Zugleich tragen natürliche Materialien zu einem angenehmen Raumklima bei. Ihre offenporige Struktur ermöglicht einen kontrollierten Feuchtigkeitsaustausch. Die Wände „atmen“ zwar nicht, doch sie reagieren auf Luftfeuchte. So sinkt das Risiko für Schimmel ebenso wie der Bedarf an künstlicher Klimatisierung.
Neben der Dämmleistung zählt auch, was vor und nach dem Einbau geschieht. Im Rahmen ihrer Herstellung benötigen ökologische Dämmstoffe meist deutlich weniger Energie als synthetische Produkte. Holzfasern, Hanf oder Zellulose speichern während ihres Wachstums CO₂ und verbessern dadurch die Klimabilanz des gesamten Gebäudes entscheidend.
Am Ende der Nutzungsdauer lassen sich viele dieser Materialien zudem problemlos recyceln oder energetisch verwerten. Das unterscheidet sie maßgeblich von erdölbasierten Dämmstoffen, deren Entsorgung in der Regel Sondermüll erzeugt.
Im Innenraum erfüllen ökologische Dämmstoffe nicht nur die Funktion einer reinen Wärmeisolierung. Sie enthalten keine halogenierten Treibmittel oder Mikroplastik, zudem geben sie keine schädlichen Dämpfe ab. Besonders in Schlafzimmern und Kinderzimmern ist dieser Aspekt für viele Bauherren entscheidend.
Dennoch ist nicht jeder nachhaltige Dämmstoff automatisch für jedes Bauprojekt geeignet. Holzfaserplatten wiegen beispielsweise mehr als konventionelle Hartschaumstoffe. Bei Dachsanierungen muss die Statik das zusätzliche Gewicht tragen können. Auch der Preis zeigt sich oft etwas höher, da die Herstellung aufwändiger ist und der Markt kleiner.
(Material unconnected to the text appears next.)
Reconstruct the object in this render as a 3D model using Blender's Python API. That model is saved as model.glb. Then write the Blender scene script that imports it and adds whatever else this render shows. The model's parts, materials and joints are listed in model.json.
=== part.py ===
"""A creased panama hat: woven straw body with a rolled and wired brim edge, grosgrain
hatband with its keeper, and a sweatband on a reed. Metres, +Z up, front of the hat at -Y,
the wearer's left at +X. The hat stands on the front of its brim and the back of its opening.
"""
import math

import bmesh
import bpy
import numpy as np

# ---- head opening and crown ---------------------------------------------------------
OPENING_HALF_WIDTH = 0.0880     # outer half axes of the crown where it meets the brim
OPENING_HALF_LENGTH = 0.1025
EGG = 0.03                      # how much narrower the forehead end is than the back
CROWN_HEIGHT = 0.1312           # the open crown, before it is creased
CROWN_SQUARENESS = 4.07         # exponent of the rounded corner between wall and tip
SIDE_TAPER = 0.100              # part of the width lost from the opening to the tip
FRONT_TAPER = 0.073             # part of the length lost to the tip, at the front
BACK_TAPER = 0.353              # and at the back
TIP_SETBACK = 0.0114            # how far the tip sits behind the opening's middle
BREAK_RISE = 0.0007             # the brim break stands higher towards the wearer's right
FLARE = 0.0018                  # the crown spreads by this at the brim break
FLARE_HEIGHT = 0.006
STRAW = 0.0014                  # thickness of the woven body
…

Ein weiterer Punkt betrifft die Einbauweise. Viele ökologische Materialien reagieren empfindlicher auf Feuchtigkeit während der Bauphase. Eine saubere Verarbeitung und sorgfältige Abdichtung sind daher Pflicht. Wird in diesem Bereich gespart, werden Einbußen in der Dämmwirkung riskiert.
Zudem erreichen manche Naturdämmstoffe bei gleicher Dicke geringere U-Werte als Hochleistungsdämmungen. In der Praxis bedeutet das: Um denselben energetischen Effekt zu erzielen, muss die Dämmschicht etwas dicker ausfallen. Bei Neubauten ist das selten ein Problem, bei Altbauten mit engen Fassadenlinien dagegen schon.
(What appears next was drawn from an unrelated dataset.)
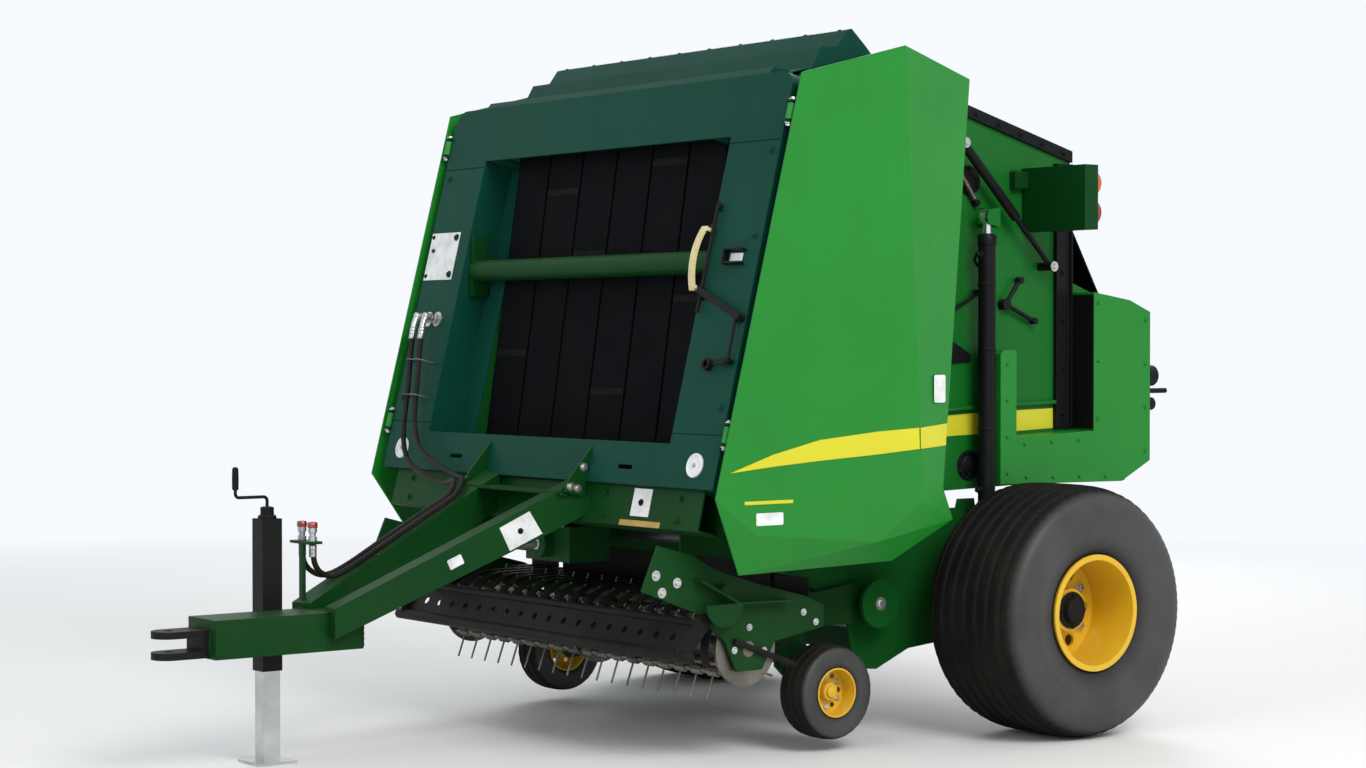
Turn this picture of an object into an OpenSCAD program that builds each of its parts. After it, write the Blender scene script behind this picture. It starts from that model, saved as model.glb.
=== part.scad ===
// Round baler, millimetres. X forward, Y to the machine's left, Z up, floor at Z = 0.
// Side profiles are measured from the wheel axle; place() moves the whole to the middle.

/* [Wheels] */
// main tyre diameter
tyre_d = 990; // [900:10:1100]
// main tyre width
tyre_w = 500; // [400:10:560]
// distance between the main tyres' middles
track = 2220; // [2200:10:2400]
// main rim diameter at the flange
rim_d = 430; // [400:5:470]
// axle spindle diameter
spindle_d = 70; // [60:2:80]
// gauge wheel diameter
gauge_d = 360; // [320:10:380]
// gauge wheel width
gauge_w = 150; // [120:5:160]
// height of a lifted gauge wheel above the floor
gauge_lift = 45; // [30:5:60]

/* [Front frame] */
// width over the posts
frame_w = 2258; // [2200:2:2300]
// height measured along the lean
frame_h = 1561; // [1500:1:1600]
// lean back from upright, degrees
frame_lean = 14.12; // [10:0.01:18]
// front face's lower edge ahead of the axle
frame_x = 1737; // [1700:1:1780]
// front face's lower edge above the floor
frame_z = 1023; // [1000:1:1060]
// depth of the folded frame
frame_t = 140; // [120:5:160]
// opening width
mouth_w = 1658; // [1600:2:1700]
// opening bottom, along the lean
mouth_low = 161; // [140:1:200]
// height of the beam above the opening
top_beam = 235; // [200:1:280]
// radius of the frame's top corners
frame_r = 70; // [40:5:100]
// sheet thickness of the folded parts
sheet = 8; // [5:1:10]

/* [Chamber] */
// from a front side wall's inner face to a rear side cover's outer face
cover_depth = 146; // [140:1:160]
// gap between a front side wall and the gate's side sheet
gate_gap = 8; // [6:1:12]
// number of belts
belt_n = 6; // [5:1:8]
// gap between the outer belts and the side walls
belt_edge = 5.5; // [4:0.5:12]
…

Wer sich für nachhaltige Dämmstoffe interessiert, sollte frühzeitig entsprechende Fachleute einbeziehen. Architekt:innen, Energieberater:innen und spezialisierte Handwerksbetriebe kennen die bauphysikalischen Anforderungen bestens und helfen dabei, die Materialwahl und die Konstruktion ideal aufeinander abzustimmen.
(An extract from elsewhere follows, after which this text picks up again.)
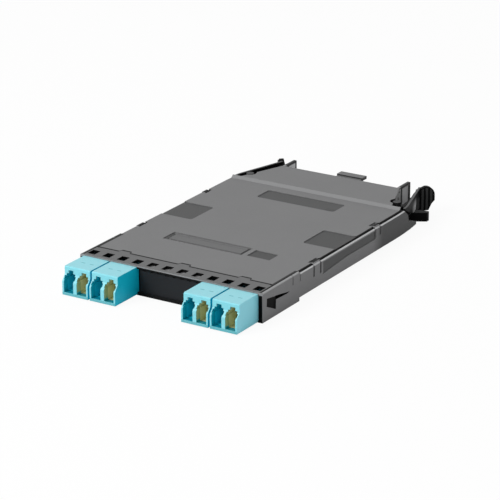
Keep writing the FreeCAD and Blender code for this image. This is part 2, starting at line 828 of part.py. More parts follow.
def lc_adapter(x):
    """Shell with two keyholed ports in front, an inner port behind each, and a wall between them."""
    half = adapter_width / 2
    shell = prism_across(adapter_side(), x - half, x + half)
    cuts = []
    for port_x in (x - port_pitch / 2, x + port_pitch / 2):
        cuts.append(prism_back(keyhole(port_x, 0), -adapter_lip_reach - 1, -midwall_front))
        cuts.append(prism_back(keyhole(port_x, liner_wall), -adapter_brow_reach + bezel_thickness,
                               -midwall_front))
        cuts.append(prism_back(rectangle(port_x - well_half, port_x + well_half, port_floor,
                                         port_floor + throat_height), -midwall_rear, adapter_tail_length + 1))
        cuts.append(block(port_x - latch_window_half, port_x + latch_window_half, adapter_flange_length + 0.4,
                          adapter_tail_length + 1, ferrule_height, body_height))
        cuts.append(small_bar(port_x, ferrule_height, holder_outer / 2 + holder_bore_gap, -midwall_front - 1,
                              -midwall_rear + 1))
    return shell.cut(cuts).removeSplitter()


def sleeve_holder(x):
    """Coloured liner of one port, with the tube that holds the split sleeve."""
    y0 = -adapter_brow_reach + bezel_thickness
    y1 = -midwall_front
    liner = prism_back(keyhole(x, liner_wall), y0, y1)
    liner = liner.cut(prism_back(keyhole(x, 0), y0 - 1, y1 - holder_back))
    tube = small_bar(x, ferrule_height, holder_outer / 2, -holder_tube_reach, -midwall_rear - 0.2)
    bore = small_bar(x, ferrule_height, holder_bore / 2, -holder_tube_reach - 1, 1)
    return liner.fuse(tube).removeSplitter().cut(bore)


def split_sleeve(x):
    y0 = -midwall_centre - sleeve_length / 2 - 1.0
    y1 = y0 + sleeve_length
    tube = small_bar(x, ferrule_height, sleeve_outer / 2, y0, y1)
    bore = small_bar(x, ferrule_height, sleeve_bore / 2, y0 - 1, y1 + 1)
    slit = block(x - sleeve_slit / 2, x + sleeve_slit / 2, y0 - 1, y1 + 1, ferrule_height,
                 ferrule_height + sleeve_outer)
    return tube.cut([bore, slit])


def lc_plug(x):
    """Inner plug: square body with its latch, ferrule in front and a tapered boot behind."""
    half = plug_width / 2
    bevel = plug_front_bevel
    y0 = 0.4 - midwall_rear
    y1 = y0 + plug_body_length
    z = ferrule_height
    side = [(y0, z - half + bevel), (y0 + bevel, z - half), (y1, z - half), (y1, z + half), (y0 + bevel, z + half),
            (y0, z + half - bevel)]
    body = prism_across(side, x - half, x + half)
    latch_top = z + half + plug_latch_rise
    y2 = y0 + plug_latch_length
    arm = prism_across([(y0 + 1.0, z + half - 0.2), (y2, latch_top - 0.7), (y2, latch_top),
                        (y0 + 1.0, z + half + 0.8)], x - slot_half + plug_latch_gap, x + slot_half - plug_latch_gap)
    ferrule = small_bar(x, z, ferrule_diameter / 2, -midwall_centre - 0.9, y0 + 0.1)
    boot = small_taper(x, z, plug_boot_diameter / 2, leg_diameter / 2 + 0.4, y1, y1 + plug_boot_length)
    return joined(body, [arm, ferrule, boot])


def port_positions():
    places = []
    for side in (-1, 1):
        for row in (0, 1):
            offset = pair_outer - adapter_width / 2 - row * (adapter_width + adapter_gap)
            places.append(side * offset)
    return sorted(places)


# Fibre legs, fan-out and the multi-fibre port

def leg_route(x, slot):
    """Way of one leg from a plug's boot to its place in the fan-out block."""
    y0 = plug_body_length + plug_boot_length + leg_gap - midwall_rear
    end_x = (slot - (2 * len(port_positions()) - 1) / 2) * leg_pitch
    bend_a = y0 + leg_straight
    bend_b = fanout_front - leg_straight * 0.8
    z = ferrule_height
    return [(x, y0, z), (x, bend_a, z), (end_x, bend_b, z), (end_x, fanout_front, z)]


def fibre_leg(x, slot):
    return tube_along(leg_route(x, slot), leg_diameter)


def fan_out_block():
    """Block that parts the trunk into single legs, with slanted shoulders behind."""
    half = fanout_width / 2
    y0 = fanout_front
    y1 = fanout_front + fanout_length
    plan = [(-half, y0), (half, y0), (half, y1 - fanout_shoulder), (fanout_outlet / 2, y1),
            (-fanout_outlet / 2, y1), (-half, y1 - fanout_shoulder)]
    return prism_up(plan, floor_thickness, floor_thickness + fanout_height)


def mpo_shell():
    """Multi-fibre adapter: keyed ports at both ends, a collar between them and a flat hood behind."""
    half = mpo_width / 2
    y1 = body_length + mpo_reach
    body = prism_back(rectangle(-half, half, mpo_bottom, mpo_top), mpo_front, y1, mpo_corner)
    port_half = mpo_port_width / 2
    z0 = mpo_axis - mpo_port_height / 2
    z1 = mpo_axis + mpo_port_height / 2
    key_half = mpo_key_width / 2
    port = [(-port_half, z0), (port_half, z0), (port_half, z1), (key_half, z1),
            (key_half, z1 + mpo_key_height), (-key_half, z1 + mpo_key_height), (-key_half, z1),
            (-port_half, z1)]
    rear_port = prism_back(port, mpo_middle + mpo_collar / 2, y1 + 1)
    front_port = prism_back(port, mpo_front - 1, mpo_middle - mpo_collar / 2)
    window = prism_back(ferrule_outline(3 * mpo_ferrule_gap), mpo_front, y1)
    z2 = mpo_top + mpo_hood_rise
    hood = block(-half, half, y1 - 0.4, y1 + mpo_hood_length - 0.4, z2 - mpo_hood_height, z2)
    return joined(body.cut([rear_port, front_port, window]), [hood])


def ferrule_outline(grow):
    half = mpo_ferrule_width / 2 + grow
    high = mpo_ferrule_height / 2 + grow
    return rectangle(-half, half, mpo_axis - high, mpo_axis + high)


def mpo_plug():
    """Inner multi-fibre plug with a shouldered housing and a short boot."""
    half = mpo_port_width / 2 - mpo_plug_gap
    high = mpo_port_height / 2 - mpo_plug_gap
    y0 = mpo_front - mpo_grip_length
    shaft = prism_back(rectangle(-half, half, mpo_axis - high, mpo_axis + high), y0, mpo_stop)
    grip_half = half + mpo_grip_wall
    grip_high = high + mpo_grip_wall / 2
    grip = prism_back(rectangle(-grip_half, grip_half, mpo_axis - grip_high, mpo_axis + grip_high), y0,
                      mpo_front - 0.4)
    boot = small_taper(0, mpo_axis, trunk_diameter / 2 + 0.5, trunk_diameter / 2 + 1.3, mpo_front - mpo_boot_reach, y0)
    hollow = prism_back(ferrule_outline(mpo_ferrule_gap), mpo_stop - mpo_ferrule_length + 2, mpo_stop + 1)
    return joined(shaft, [grip, boot]).cut(hollow)


def mpo_ferrule():
    """Rectangular ferrule with its two guide pins."""
    y1 = mpo_middle + 0.5
    body = prism_back(ferrule_outline(0), mpo_stop - mpo_ferrule_length + 2, y1)
    pins = [small_bar(x, mpo_axis, guide_pin_diameter / 2, y1 - 0.5, y1 + 2.5)
            for x in (-guide_pin_pitch / 2, guide_pin_pitch / 2)]
    return joined(body, pins)


def trunk_cable():
    start = V(0, fanout_front + fanout_length, mpo_axis)
    return Part.makeCylinder(trunk_diameter / 2, trunk_length, start, V(0, 1, 0))


# Latch levers

def pad_frame(shape):
    """Turns a shape that was drawn about the origin into the thumb pad's place."""
    shape.rotate(V(0, 0, 0), V(0, 0, 1), -(90 - pad_turn))
    shape.translate(V(*pad_centre))
    return shape


def pad_outline(inset):
    """Outline of the pad: slanted towards the arm, round at its free upper corner, narrower below."""
    left = -pad_left + inset
    right = pad_right - inset
    low = -pad_half_height + inset
    high = pad_half_height - inset
    reach = pad_round - inset + 0.35
    return [(left, low), (right - 2.8, low), (right - 1.4, low + 2.9), (right, low + 4.3), (right, high),
            (right - reach, high), (left, high - 1.5)]


def thumb_pad():
    """Pad with upright ribs on the face that the thumb presses."""
    radii = [0, 0, 0, 0, pad_round, 0, 0]
    back = -pad_thickness / 2
    plate = prism_across(pad_outline(0), back, -back, radii)
    ribs = []
    for i in range(pad_ribs):
        y = pad_rib_start + i * pad_rib_pitch
        ribs.append(block(0, -back + pad_rib_height, y - pad_rib_width / 2, y + pad_rib_width / 2,
                          -pad_half_height, pad_half_height))
    radii[4] -= pad_rim
    limit = prism_across(pad_outline(pad_rim), 0, -back + pad_rib_height, radii)
    return pad_frame(joined(plate, [rib.common(limit) for rib in ribs]))


def lever_arm():
    """Arm along the pocket, which rises into a neck behind the pad."""
    arm = ribbon(arm_points, arm_thickness / 2, -arm_thickness / 2, lever_bottom, neck_top)
    front = pivot_y - eye_radius
    end = arm_points[-1][1] + 1
    side = [(front, lever_bottom), (end, lever_bottom), (end, neck_top), (pivot_y + neck_end, neck_top),
            (pivot_y + neck_start, lever_top), (front, lever_top)]
    return arm.common(prism_across(side, 0, half_width))


def barb():
    """Outward catch with a slanted leading face, which holds behind the tray's rail end."""
    points = [(pivot_x + dx, pivot_y + dy) for dx, dy in barb_steps]
    return prism_up(points, barb_bottom, barb_top)


def latch_lever():
    """Right lever: eye on its post, arm along the pocket, catch and thumb pad."""
    eye = Part.makeCylinder(eye_radius, eye_height - lever_bottom, V(pivot_x, pivot_y, lever_bottom))
    lever = joined(lever_arm(), [eye, barb(), thumb_pad()])
    bore = Part.makeCylinder(pivot_radius + pivot_gap, rear_top, V(pivot_x, pivot_y, 0))
    return lever.cut(bore)


# All pieces

def all_pieces():
    pieces = {"base_housing": base_housing(), "top_cover": top_cover(), "port_blank": port_blank()}
    port = 0
    for number, x in enumerate(port_positions(), 1):
        pieces["lc_adapter_%d" % number] = lc_adapter(x)
        for port_x in (x - port_pitch / 2, x + port_pitch / 2):
            port += 1
            pieces["sleeve_holder_%d" % port] = sleeve_holder(port_x)
            pieces["split_sleeve_%d" % port] = split_sleeve(port_x)
            pieces["lc_plug_%d" % port] = lc_plug(port_x)
            pieces["fibre_leg_%d" % port] = fibre_leg(port_x, port - 1)
    pieces["fan_out_block"] = fan_out_block()
    pieces["trunk_cable"] = trunk_cable()
    pieces["mpo_adapter"] = mpo_shell()
    pieces["mpo_plug"] = mpo_plug()
    pieces["mpo_ferrule"] = mpo_ferrule()
    lever = latch_lever()
    pieces["latch_lever_right"] = lever
    pieces["latch_lever_left"] = mirrored(lever)
    return pieces


os.makedirs("parts", exist_ok=True)
for name, shape in all_pieces().items():
    shape.translate(V(0, -datum_y, 0))
    shape.exportStep("parts/%s.step" % name)
    box = shape.BoundBox
    print("%-20s solids %d valid %s volume %9.2f  x %.2f..%.2f  y %.2f..%.2f  z %.2f..%.2f" % (
        name, len(shape.Solids), shape.isValid(), shape.Volume, box.XMin, box.XMax,
        box.YMin, box.YMax, box.ZMin, box.ZMax))
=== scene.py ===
# %% [markdown]
# # A thin fibre cassette, dressed for a product photograph
# The solids of the cassette come in as a fixed frame: a shallow grey plastic body, a cover, aqua ports and two
# squeeze latches. This lesson gives every piece the moulded finish of the real one, adds two thin plates that the
# solids lack, and sets up the pale studio that the photograph was taken in.

# %% Load the frame
import math

import bmesh
import bpy
from mathutils import Matrix, Vector


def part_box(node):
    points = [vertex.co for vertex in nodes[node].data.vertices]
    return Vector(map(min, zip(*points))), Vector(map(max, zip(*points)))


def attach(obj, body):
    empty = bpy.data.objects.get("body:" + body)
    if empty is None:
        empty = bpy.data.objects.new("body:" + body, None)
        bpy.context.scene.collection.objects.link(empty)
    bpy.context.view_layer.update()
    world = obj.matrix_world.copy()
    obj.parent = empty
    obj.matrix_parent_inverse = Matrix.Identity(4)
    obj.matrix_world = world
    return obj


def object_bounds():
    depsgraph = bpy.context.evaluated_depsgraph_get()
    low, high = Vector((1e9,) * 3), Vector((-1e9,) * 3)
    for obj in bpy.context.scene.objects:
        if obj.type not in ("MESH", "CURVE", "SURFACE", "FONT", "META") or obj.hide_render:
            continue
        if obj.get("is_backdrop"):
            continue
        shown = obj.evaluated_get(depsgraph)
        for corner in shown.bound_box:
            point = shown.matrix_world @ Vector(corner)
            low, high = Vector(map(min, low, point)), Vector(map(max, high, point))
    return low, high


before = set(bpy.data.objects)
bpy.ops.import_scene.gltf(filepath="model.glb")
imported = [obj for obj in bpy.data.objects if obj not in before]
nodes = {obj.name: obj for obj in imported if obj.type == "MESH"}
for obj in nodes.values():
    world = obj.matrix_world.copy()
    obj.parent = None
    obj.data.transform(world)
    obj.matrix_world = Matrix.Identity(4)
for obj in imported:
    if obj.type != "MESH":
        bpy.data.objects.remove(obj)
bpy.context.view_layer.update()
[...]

Sinnvoll ist in diesem Zusammenhang ein ganzheitlicher Blick auf das Gebäude: Dach, Außenwand, Kellerdecke und Fenster bilden ein geschlossenes System. Wenn nur einzelne Bereiche saniert werden, bleibt das energetische Potenzial damit häufig ungenutzt. Förderprogramme der KfW und des BAFA unterstützen zahlreiche Maßnahmen zur Effizienzsteigerung, unter anderem auch die Verwendung natürlicher Dämmstoffe.
Wer Schritt für Schritt vorgeht – beispielsweise mit einer Dachdämmung oder der Erneuerung der Fassade – kann den Energieverbrauch um bis zu 30 Prozent senken und gleichzeitig das Wohnklima verbessern.
Der Markt für ökologische Dämmstoffe wächst stetig. Holzfaser, Zellulose und Hanf gewinnen in der Baubranche an Bedeutung, da sie nicht nur nachhaltig, sondern auch technisch zuverlässig sind. Die Hersteller investieren außerdem in moderne Produktionsverfahren, die Qualität und Brandschutz weiter verbessern.
Auch politisch rückt das Thema nach vorn. In Klimastrategien des Bundes und in den aktuellen Förderprogrammen spielt die Materialwahl eine zunehmend wichtige Rolle. Gleichzeitig wächst bei Bauherren das Bewusstsein dafür, dass Nachhaltigkeit auch Zukunftssicherheit bedeutet.
Wer heute baut, denkt an morgen – an Energiepreise, Lebensqualität und Umwelt. Natürliche Dämmstoffe bieten dafür eine überzeugende Grundlage.